INFORMATION PROVIDED:
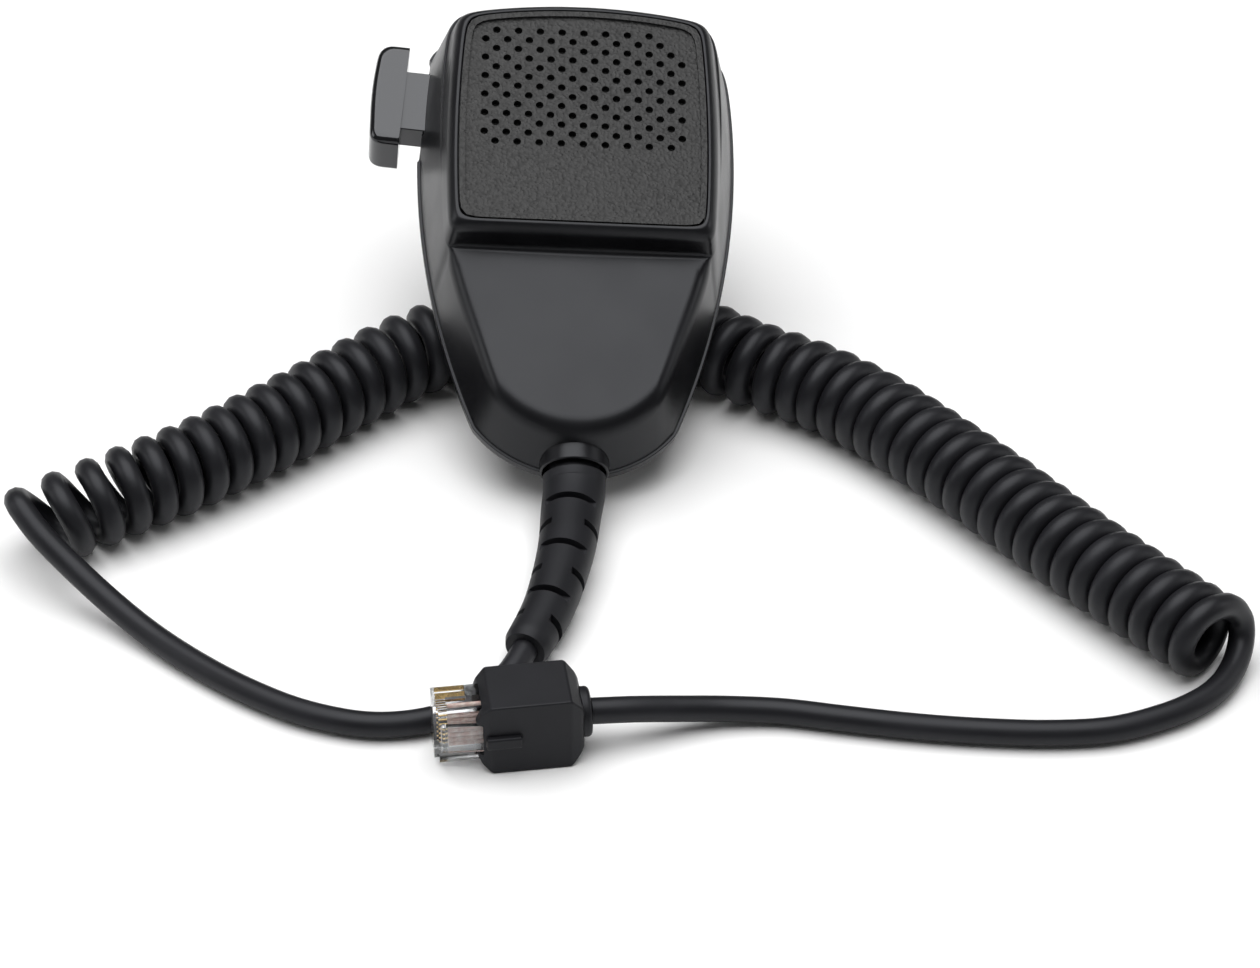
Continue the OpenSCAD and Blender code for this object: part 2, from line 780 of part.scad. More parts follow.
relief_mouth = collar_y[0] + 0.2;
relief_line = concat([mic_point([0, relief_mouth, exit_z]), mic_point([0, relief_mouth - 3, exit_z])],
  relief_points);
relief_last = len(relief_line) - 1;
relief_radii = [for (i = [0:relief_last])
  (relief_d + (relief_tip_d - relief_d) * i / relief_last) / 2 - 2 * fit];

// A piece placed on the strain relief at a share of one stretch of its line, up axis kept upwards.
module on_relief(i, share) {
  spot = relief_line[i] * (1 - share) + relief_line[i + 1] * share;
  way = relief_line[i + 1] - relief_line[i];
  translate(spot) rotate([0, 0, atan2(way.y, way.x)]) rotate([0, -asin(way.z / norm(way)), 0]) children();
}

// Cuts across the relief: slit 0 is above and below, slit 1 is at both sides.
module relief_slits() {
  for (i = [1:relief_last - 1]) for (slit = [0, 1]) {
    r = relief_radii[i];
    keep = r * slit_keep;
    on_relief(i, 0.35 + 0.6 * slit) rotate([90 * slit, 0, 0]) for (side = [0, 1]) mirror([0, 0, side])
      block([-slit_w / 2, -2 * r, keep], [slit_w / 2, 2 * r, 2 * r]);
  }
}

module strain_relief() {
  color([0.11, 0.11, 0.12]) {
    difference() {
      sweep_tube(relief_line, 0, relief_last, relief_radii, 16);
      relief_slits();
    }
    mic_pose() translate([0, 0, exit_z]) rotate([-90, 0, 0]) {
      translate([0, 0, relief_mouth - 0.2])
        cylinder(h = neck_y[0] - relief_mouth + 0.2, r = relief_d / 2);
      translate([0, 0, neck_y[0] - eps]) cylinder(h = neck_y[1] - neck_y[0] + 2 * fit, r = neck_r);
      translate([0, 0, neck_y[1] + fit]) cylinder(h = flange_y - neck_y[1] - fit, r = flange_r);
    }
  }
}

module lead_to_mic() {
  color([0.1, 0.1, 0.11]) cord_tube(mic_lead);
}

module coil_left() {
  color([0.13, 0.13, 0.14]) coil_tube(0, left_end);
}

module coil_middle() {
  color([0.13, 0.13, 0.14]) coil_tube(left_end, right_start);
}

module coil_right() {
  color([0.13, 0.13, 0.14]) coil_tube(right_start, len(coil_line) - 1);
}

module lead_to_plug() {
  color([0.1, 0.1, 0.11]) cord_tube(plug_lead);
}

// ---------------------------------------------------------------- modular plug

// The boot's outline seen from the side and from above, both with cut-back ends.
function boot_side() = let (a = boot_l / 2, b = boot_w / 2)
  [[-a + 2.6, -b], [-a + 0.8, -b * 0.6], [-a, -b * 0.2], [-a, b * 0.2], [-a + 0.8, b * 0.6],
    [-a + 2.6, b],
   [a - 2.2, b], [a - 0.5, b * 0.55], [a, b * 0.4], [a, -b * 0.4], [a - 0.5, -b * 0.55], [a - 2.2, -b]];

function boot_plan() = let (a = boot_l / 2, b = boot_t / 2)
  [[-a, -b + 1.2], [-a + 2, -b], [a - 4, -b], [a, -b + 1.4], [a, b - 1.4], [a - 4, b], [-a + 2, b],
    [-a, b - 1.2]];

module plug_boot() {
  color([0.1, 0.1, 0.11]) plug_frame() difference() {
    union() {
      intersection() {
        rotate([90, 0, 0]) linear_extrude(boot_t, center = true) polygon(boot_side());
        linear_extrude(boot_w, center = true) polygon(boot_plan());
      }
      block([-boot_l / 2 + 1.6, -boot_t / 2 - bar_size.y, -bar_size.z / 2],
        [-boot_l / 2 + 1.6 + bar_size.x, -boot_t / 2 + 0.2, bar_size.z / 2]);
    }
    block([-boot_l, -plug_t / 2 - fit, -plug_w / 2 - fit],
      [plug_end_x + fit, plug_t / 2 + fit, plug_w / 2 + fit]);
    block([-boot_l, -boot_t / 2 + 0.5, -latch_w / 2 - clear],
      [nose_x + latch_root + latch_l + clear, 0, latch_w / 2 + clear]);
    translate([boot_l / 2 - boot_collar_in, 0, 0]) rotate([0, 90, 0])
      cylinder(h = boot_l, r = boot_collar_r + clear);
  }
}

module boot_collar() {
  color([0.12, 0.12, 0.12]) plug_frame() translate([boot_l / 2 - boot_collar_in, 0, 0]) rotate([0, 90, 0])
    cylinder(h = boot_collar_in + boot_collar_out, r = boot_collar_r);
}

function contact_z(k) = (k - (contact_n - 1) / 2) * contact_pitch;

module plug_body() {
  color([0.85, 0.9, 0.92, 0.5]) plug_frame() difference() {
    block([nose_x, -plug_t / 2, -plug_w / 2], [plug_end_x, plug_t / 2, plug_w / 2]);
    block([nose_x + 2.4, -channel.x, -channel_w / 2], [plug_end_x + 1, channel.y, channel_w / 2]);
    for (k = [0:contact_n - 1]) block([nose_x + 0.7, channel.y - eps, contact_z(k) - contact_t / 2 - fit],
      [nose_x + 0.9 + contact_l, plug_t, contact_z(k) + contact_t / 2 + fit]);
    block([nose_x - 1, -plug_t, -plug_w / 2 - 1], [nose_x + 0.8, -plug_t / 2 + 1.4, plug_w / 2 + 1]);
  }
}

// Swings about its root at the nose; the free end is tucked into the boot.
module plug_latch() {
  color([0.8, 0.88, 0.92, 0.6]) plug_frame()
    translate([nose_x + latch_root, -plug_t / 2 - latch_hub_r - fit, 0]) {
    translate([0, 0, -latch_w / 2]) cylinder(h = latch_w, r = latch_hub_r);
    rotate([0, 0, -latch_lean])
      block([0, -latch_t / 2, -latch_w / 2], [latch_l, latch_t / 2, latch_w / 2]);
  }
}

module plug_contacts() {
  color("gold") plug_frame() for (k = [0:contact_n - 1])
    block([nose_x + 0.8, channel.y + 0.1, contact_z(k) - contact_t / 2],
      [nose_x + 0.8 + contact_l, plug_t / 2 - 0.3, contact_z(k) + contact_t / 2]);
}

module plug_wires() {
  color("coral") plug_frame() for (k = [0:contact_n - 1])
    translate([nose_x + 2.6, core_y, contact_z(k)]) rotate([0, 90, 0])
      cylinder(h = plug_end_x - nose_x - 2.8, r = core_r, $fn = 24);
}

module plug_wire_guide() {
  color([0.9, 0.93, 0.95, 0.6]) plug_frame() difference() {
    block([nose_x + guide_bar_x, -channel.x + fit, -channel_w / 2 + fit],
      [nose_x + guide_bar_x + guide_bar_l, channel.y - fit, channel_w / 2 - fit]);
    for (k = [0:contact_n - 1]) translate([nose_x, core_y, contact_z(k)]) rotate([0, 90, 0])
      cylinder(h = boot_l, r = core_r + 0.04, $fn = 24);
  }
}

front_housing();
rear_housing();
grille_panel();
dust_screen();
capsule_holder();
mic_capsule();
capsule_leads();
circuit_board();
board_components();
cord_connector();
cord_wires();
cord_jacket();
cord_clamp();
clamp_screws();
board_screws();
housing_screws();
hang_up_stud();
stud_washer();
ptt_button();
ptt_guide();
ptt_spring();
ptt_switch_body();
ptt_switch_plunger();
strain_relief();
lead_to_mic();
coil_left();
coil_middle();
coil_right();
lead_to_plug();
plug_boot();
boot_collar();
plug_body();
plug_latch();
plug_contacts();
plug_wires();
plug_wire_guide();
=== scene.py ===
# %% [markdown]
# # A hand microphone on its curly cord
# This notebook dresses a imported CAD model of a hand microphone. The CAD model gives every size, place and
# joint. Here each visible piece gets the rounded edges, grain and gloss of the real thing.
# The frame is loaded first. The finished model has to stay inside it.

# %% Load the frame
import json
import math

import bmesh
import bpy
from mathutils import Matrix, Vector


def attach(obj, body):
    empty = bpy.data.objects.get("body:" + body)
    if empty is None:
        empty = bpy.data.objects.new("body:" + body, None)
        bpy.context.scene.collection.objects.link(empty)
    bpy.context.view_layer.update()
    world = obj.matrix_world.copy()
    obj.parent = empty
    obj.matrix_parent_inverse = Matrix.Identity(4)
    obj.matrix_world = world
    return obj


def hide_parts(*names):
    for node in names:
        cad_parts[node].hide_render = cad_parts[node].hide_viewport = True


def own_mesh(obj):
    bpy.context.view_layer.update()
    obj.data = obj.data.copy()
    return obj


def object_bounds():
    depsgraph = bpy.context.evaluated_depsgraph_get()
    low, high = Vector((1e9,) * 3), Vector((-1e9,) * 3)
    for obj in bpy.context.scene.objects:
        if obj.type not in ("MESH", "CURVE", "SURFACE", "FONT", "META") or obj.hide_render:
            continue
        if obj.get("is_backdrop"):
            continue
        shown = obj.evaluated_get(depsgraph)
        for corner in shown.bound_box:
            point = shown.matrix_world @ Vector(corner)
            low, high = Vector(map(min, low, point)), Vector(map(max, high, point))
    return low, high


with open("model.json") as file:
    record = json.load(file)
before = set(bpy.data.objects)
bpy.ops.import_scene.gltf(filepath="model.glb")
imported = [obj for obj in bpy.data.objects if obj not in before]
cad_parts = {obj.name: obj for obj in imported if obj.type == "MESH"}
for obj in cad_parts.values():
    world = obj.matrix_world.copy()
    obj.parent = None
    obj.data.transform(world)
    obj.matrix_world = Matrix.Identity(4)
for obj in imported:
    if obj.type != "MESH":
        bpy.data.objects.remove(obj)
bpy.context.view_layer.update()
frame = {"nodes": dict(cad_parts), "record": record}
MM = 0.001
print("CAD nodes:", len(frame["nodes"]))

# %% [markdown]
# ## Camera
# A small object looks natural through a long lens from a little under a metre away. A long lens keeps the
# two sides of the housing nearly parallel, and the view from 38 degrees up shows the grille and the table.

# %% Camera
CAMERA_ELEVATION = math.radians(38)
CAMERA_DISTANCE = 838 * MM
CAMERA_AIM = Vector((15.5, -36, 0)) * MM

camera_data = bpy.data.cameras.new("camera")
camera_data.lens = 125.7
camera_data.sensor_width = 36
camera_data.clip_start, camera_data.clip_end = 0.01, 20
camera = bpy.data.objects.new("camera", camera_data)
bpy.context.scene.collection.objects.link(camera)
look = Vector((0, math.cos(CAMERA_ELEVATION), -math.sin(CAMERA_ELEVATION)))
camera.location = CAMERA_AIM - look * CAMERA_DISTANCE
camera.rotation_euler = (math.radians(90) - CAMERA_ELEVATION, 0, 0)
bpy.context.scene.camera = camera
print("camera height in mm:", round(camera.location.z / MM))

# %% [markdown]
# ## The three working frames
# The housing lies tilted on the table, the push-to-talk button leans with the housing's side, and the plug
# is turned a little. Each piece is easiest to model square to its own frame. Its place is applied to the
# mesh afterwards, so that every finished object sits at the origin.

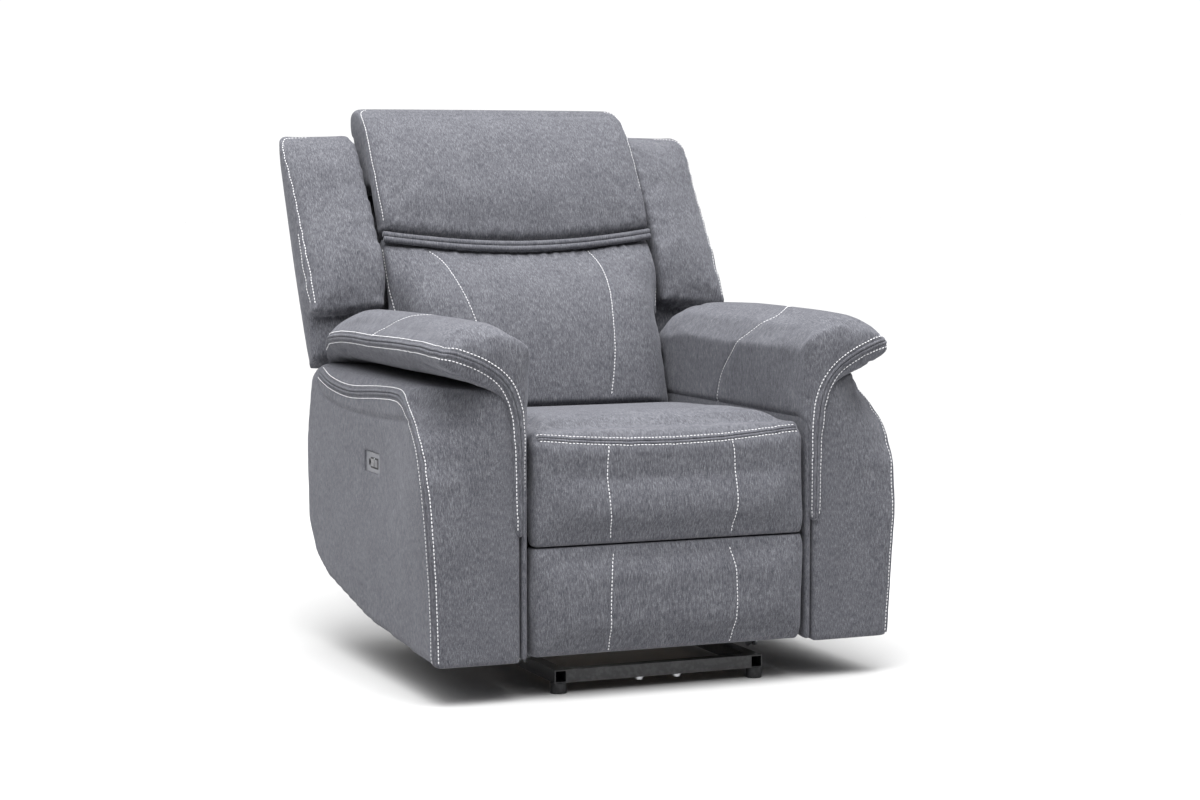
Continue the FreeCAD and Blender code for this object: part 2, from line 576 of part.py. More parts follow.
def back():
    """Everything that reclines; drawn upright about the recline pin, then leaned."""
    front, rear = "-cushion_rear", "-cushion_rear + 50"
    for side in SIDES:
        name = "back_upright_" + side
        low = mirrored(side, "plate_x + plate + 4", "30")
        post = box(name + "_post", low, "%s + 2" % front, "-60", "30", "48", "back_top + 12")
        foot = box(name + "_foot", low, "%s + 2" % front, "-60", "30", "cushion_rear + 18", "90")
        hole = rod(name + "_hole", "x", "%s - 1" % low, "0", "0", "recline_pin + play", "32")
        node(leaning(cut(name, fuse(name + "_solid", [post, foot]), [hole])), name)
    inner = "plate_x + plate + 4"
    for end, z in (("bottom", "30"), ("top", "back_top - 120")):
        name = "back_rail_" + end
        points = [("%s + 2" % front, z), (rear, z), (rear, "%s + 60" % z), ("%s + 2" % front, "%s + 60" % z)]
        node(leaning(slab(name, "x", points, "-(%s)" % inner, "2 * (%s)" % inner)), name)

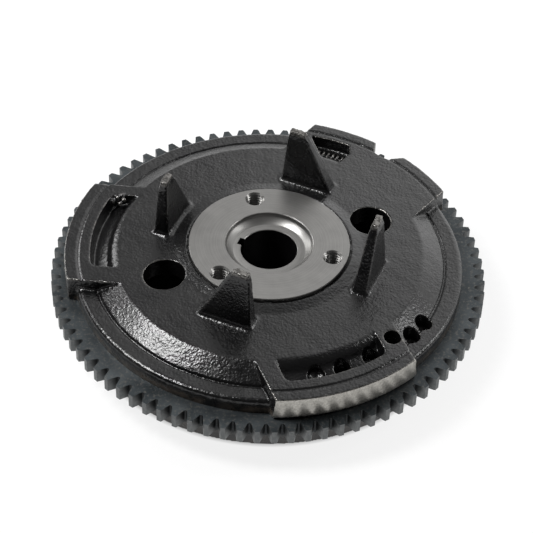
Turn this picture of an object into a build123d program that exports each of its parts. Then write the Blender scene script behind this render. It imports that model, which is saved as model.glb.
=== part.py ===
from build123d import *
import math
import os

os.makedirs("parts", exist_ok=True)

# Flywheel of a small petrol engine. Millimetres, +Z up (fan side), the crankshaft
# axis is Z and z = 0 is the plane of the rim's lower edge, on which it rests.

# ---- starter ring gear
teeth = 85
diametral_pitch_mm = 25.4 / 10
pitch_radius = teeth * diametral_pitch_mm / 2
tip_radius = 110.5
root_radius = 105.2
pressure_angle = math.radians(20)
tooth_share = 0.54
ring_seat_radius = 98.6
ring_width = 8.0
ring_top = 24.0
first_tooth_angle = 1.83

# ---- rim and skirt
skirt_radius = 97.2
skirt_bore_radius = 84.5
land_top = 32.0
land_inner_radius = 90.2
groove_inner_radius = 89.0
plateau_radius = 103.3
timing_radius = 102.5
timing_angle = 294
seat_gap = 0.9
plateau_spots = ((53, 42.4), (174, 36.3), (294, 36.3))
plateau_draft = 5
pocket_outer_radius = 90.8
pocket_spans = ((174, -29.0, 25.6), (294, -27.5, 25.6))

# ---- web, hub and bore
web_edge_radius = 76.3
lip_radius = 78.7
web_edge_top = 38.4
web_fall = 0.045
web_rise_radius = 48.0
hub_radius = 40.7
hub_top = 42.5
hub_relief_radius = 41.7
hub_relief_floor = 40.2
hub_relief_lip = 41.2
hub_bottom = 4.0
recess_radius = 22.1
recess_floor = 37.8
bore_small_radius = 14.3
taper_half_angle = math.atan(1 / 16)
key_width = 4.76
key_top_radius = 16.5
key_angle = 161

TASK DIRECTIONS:
Go through the listing above and return every line where the word "high" occurs.

FINISHED TASK:
    low, high = Vector((1e9,) * 3), Vector((-1e9,) * 3)
            low, high = Vector(map(min, low, point)), Vector(map(max, high, point))
    return low, high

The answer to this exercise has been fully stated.